Win or lose, the struggle for abortion rights in Argentina provides a model for organizing against current and future threats to abortion everywhere. Just as they did in June, activists have held demonstrations across Argentina, and have been joined by demonstrators worldwide, all displaying the green green scarves that have become a symbol of abortion rights across Latin America. It is becoming increasingly clear: we win our rights in the streets.

The fight in Argentina has ignited movements in other Latin American countries, where the Catholic church’s influence looms large; currently only Cuba, Uruguay, Puerto Rico, Guyana, French Guiana and Mexico City have decriminalized abortion. Across Latin America, marches in solidarity with the fight for abortion in Argentina have been organized in countries such as Brazil, Peru, Bolivia, Uruguay, México, Costa Rica, Colombia and Chile. However, the right wing has organized as well. In July, three Chilean women were stabbed by right-wing activists during a reproductive rights rally in Santiago. In Buenos Aires, anti-abortion activists have also organized mobilizations.

Today’s vote is a pivotal moment; will Argentina follow in the footsteps of Ireland and legalize abortion? Will the Senate listen to the hundreds of thousands of people in the streets? August 8 will be consequential in the struggle for liberation. The ‘green tide’ is enveloping Latin America, as women chant, “the patriarchy will fall!”

In the U.S., the Argentinian fight is also a model for mass mobilizations at the state and local level. Since Roe v. Wade was handed down in 1973, abortion rights have been under steady attack. With the likely confirmation of Brett Kavanaugh, who has a long-running anti-abortion record and just last year voted to deny an undocumented teen in a detention facility access to an abortion, Roe v. Wade is in danger of being overturned.

Four U.S. states have abortion bans, known as “trigger bans”, already on the books; these would go into effect immediately if Roe is overturned. 21 states have restrictive abortion laws, many of which are currently being challenged. Mississippi’s 15-week ban is being challenged by the Center for Reproductive Rights, and Iowa’s six-week ban is being challenged in state court by Planned Parenthood and the ACLU of Iowa. Just last week, a federal appeals court blocked an Indiana law placing pre-viability restrictions on selective abortions being sought on the basis of gender, sex, or ability. In the next two years, challenges to these laws are likely to reach the Supreme Court, and the Center for Reproductive Rights estimates that anywhere between 22 and 24 states could ban or further restrict abortion. There is also a threat at the national level.

Even if Roe is not overturned, restrictions to access in states like Texas and Mississippi have made it nearly impossible to get abortions without great expense and the ability to travel. 27 states impose restrictive waiting periods, and 34 require counseling. Abortion access restrictions disproportionately affect working-class women and women of color who may not have transportation and time off work to deal with wait periods or to travel to get an abortion.

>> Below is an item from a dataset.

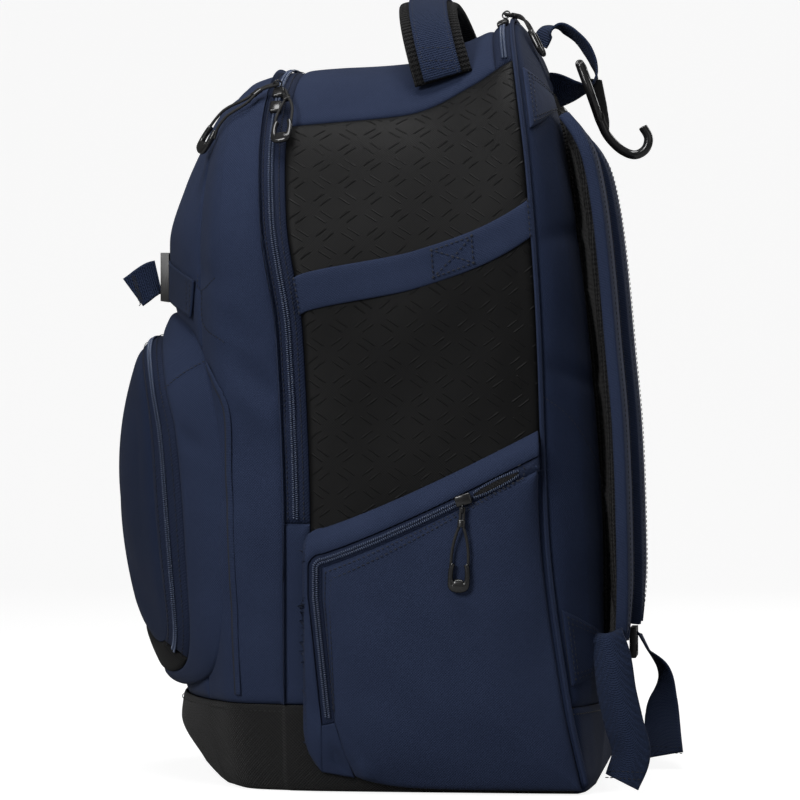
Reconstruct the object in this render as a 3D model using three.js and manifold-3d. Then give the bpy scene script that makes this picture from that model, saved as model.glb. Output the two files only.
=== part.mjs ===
// Baseball bat backpack: a tall sewn pack with a moulded black base, embossed side panels, bulging
// zipped pockets, padded shoulder straps and a plastic fence hook. Millimetres, +Z up, the front pocket
// faces -Y and the wearer's back lies at +Y. The origin is on the floor under the middle of the pack.
import * as THREE from 'three';
import Module from 'manifold-3d';
import { mergeVertices } from 'three/addons/utils/BufferGeometryUtils.js';

// Driving dimensions
const bagHeight = 525;
const bagWidth = 330;
const bagDepth = 312;
const baseHeight = 58;
const fabricWall = 2.4;
const neopreneWall = 3.2;
const baseWall = 2.6;
const baseFloor = 3;
const backPadding = 9;
const seamGap = 0.3;
const zipTapeWidth = 18;
const pipingRadius = 1.5;
const webbingWidth = 26;
const webbingThickness = 1.6;
const sideStrapWidth = 23;
const sidePocketBulge = 11;
const pocketWidth = 300;
const handleWidth = 40;
const handleThickness = 7;
const handleRise = 15;
const strapWidth = 66;
const strapThickness = 14;
const strapSpread = 101;
const hookRod = 6.4;
const hookLength = 78;
const pullGripLength = 21;
const pullGripWidth = 9;

const halfWidth = bagWidth / 2;
const insidePoint = new THREE.Vector3(0, 0, bagHeight * 0.45);

const fabric = { color: 0x1c2438, roughness: 0.85, metalness: 0 };
const darkFabric = { color: 0x161c2e, roughness: 0.9, metalness: 0 };
const webbing = { color: 0x1a2338, roughness: 0.8, metalness: 0 };
const blackPanel = { color: 0x161616, roughness: 0.7, metalness: 0 };
const blackMesh = { color: 0x101010, roughness: 0.95, metalness: 0 };
const blackPlastic = { color: 0x121212, roughness: 0.4, metalness: 0 };
const zipTape = { color: 0x121828, roughness: 0.75, metalness: 0 };

const bag = new THREE.Group();
const wasm = await Module();
wasm.setup();

// Interpolates a row of a table without overshoot between its knots
function steady(knots, values, at) {
  const last = knots.length - 1;
  const x = Math.min(Math.max(at, knots[0]), knots[last]);
  let i = 0;
  while (i < last - 1 && x > knots[i + 1]) i += 1;
  const slope = (k) => (values[k + 1] - values[k]) / (knots[k + 1] - knots[k]);
  const tangent = (k) => {
    if (k === 0) return slope(0);
    if (k === last) return slope(last - 1);
    const before = slope(k - 1);
    const after = slope(k);
    return before * after <= 0 ? 0 : (2 * before * after) / (before + after);
  };
  const span = knots[i + 1] - knots[i];
  const t = (x - knots[i]) / span;
  const t2 = t * t;
  const t3 = t2 * t;
  const ends = values[i] * (2 * t3 - 3 * t2 + 1) + values[i + 1] * (3 * t2 - 2 * t3);
  return ends + span * (tangent(i) * (t3 - 2 * t2 + t) + tangent(i + 1) * (t3 - t2));
}

// Bodies from grids of points
function addMesh(name, geometry, look) {
  geometry.computeVertexNormals();
  const mesh = new THREE.Mesh(geometry, new THREE.MeshStandardMaterial(look));
  mesh.name = name;
  bag.add(mesh);
  return mesh;
}
function bodyGeometry(points, triangles) {
  let volume = 0;
  for (const [a, b, c] of triangles) {
    volume += points[a].dot(new THREE.Vector3().crossVectors(points[b], points[c]));
  }
  const order = volume < 0 ? [0, 2, 1] : [0, 1, 2];
  const geometry = new THREE.BufferGeometry();
  const positions = new Float32Array(points.flatMap((point) => [point.x, point.y, point.z]));
  geometry.setAttribute('position', new THREE.BufferAttribute(positions, 3));
  geometry.setIndex(triangles.flatMap((triangle) => order.map((corner) => triangle[corner])));
  return mergeVertices(geometry, 1e-4);
}
const addBody = (name, points, triangles, look) => addMesh(name, bodyGeometry(points, triangles), look);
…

Until now, most abortion rights groups have focused on winning in the courts, appealing to what is left of the original Roe decision. They appeal to people to vote for the “good” politicians who will protect our right to choose. Yet despite recent wins, like the striking down of Texas abortion-access limitations, abortion rights continue to dwindle.

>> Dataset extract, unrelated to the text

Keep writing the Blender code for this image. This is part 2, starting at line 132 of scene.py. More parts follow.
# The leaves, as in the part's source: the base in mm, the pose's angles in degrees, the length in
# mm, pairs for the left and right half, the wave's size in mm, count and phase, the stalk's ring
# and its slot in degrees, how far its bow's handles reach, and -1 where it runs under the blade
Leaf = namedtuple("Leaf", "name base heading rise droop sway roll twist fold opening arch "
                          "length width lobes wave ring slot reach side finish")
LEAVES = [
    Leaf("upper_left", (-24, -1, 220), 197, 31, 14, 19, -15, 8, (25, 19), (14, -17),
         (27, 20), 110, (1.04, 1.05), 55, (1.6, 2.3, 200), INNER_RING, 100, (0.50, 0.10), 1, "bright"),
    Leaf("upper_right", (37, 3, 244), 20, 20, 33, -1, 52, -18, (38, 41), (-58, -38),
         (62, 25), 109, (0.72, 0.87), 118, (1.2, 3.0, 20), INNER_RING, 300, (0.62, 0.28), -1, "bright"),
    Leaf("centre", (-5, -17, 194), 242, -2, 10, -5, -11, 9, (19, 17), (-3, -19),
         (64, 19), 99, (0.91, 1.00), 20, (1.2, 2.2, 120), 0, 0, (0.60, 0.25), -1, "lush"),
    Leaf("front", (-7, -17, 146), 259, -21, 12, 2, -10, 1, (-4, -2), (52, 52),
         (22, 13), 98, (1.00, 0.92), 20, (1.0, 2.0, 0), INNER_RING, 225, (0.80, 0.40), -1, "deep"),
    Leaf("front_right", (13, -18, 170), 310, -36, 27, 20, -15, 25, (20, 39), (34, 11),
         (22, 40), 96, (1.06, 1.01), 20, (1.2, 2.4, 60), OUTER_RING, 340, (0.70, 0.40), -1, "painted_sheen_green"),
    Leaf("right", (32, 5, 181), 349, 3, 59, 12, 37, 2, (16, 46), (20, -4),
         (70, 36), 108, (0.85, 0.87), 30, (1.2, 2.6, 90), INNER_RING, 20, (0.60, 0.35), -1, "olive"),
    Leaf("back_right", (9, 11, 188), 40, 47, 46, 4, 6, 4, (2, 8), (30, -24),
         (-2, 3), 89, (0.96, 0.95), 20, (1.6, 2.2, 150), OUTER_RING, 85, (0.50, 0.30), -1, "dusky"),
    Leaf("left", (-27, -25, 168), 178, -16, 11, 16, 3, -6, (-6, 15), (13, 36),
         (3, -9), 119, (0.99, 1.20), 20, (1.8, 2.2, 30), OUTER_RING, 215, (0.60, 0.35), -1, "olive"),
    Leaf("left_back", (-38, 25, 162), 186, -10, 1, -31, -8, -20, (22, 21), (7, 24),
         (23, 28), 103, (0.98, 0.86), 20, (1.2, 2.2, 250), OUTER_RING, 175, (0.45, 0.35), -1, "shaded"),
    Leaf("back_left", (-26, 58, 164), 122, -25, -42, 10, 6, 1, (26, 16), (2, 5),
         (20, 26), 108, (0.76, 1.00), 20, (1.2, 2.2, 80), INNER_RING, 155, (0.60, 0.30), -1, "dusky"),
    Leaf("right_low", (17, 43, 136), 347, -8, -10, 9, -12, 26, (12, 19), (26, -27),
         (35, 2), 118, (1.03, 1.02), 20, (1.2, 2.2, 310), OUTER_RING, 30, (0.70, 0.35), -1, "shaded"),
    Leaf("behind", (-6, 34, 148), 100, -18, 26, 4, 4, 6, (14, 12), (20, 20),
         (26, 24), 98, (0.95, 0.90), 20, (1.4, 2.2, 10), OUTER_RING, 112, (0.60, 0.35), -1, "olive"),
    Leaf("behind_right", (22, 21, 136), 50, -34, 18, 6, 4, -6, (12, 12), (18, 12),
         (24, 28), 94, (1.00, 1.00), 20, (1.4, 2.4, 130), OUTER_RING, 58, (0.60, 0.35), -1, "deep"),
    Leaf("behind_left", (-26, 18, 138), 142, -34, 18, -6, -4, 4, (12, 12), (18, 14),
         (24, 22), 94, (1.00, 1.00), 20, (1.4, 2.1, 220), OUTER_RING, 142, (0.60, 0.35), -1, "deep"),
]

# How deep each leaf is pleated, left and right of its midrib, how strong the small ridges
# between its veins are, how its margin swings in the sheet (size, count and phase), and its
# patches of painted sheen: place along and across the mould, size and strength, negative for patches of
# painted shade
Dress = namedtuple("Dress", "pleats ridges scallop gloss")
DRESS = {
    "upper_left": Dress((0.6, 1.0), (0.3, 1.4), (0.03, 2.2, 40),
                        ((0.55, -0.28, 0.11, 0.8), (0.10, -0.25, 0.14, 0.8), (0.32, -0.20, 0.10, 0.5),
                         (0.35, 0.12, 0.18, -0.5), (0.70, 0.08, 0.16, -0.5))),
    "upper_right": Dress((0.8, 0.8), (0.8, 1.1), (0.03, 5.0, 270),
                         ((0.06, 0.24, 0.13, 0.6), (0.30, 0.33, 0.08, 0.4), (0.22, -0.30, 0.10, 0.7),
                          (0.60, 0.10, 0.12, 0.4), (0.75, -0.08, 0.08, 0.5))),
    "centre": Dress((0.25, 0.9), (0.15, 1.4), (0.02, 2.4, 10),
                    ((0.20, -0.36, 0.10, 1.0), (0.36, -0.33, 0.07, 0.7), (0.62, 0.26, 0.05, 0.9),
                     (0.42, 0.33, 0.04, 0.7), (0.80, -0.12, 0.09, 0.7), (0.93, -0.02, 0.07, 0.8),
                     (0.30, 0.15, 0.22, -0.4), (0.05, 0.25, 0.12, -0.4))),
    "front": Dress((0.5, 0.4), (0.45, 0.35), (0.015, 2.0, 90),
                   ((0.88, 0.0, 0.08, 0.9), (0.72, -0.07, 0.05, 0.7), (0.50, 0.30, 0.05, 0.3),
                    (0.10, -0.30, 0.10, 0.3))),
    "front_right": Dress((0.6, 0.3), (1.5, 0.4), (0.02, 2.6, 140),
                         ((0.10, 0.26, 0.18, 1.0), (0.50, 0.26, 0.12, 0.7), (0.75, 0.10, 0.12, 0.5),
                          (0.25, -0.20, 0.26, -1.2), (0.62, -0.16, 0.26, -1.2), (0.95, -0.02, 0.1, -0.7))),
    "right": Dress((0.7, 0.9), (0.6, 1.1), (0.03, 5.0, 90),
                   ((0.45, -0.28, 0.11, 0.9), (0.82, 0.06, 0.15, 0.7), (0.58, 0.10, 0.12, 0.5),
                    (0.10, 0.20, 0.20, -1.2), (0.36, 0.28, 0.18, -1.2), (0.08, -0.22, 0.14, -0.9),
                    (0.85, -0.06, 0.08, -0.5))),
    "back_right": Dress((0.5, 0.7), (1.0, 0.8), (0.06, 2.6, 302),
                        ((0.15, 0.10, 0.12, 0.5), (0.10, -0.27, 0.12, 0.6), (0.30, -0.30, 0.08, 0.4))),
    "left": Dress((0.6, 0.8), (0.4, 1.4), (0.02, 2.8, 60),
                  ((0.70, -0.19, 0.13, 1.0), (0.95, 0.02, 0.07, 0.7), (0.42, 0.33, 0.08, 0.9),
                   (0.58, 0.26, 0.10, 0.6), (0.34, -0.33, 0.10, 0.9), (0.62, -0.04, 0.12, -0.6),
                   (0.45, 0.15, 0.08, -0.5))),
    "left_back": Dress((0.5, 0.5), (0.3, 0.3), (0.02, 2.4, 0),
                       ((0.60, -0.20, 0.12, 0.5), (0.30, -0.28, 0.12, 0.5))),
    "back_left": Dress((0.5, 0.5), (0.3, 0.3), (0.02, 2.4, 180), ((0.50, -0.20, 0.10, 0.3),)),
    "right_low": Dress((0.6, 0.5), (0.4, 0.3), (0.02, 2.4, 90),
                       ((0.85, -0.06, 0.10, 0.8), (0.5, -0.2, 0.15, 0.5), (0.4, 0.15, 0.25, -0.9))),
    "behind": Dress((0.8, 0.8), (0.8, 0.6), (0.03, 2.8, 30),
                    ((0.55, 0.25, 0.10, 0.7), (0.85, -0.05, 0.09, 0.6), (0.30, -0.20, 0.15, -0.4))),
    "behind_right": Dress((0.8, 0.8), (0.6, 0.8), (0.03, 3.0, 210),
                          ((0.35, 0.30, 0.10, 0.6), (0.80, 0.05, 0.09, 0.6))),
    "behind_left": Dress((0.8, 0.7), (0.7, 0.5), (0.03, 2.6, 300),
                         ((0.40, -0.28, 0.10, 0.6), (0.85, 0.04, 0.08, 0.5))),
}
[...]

Argentina’s movement and the wave of demonstrations across Latin America have demonstrated that mass mobilizations and the pressure they exert can be effective at forcing the hands of politicians. Ni Una Menos has said that their goal is not just to legalize abortion but to ignite a feminist movement around autonomy and self-determination for women. Socialist-feminist group Pan y Rosas takes this strategy one step further, instituting work stoppages in women lead industries and integrating the fight for abortion to the fight against capitalism. “They may vote in Congress, but we win in the streets,” says Andrea D’Atri, founder of Pan y Rosas.

Abortion limits exploit the disadvantages of the working class by making abortion costly and inaccessible. Challenging and winning abortion rights in the U.S. requires mass mobilization, solidarity with the movement around the world, and a commitment to ending all forms of oppression against women, including capitalism.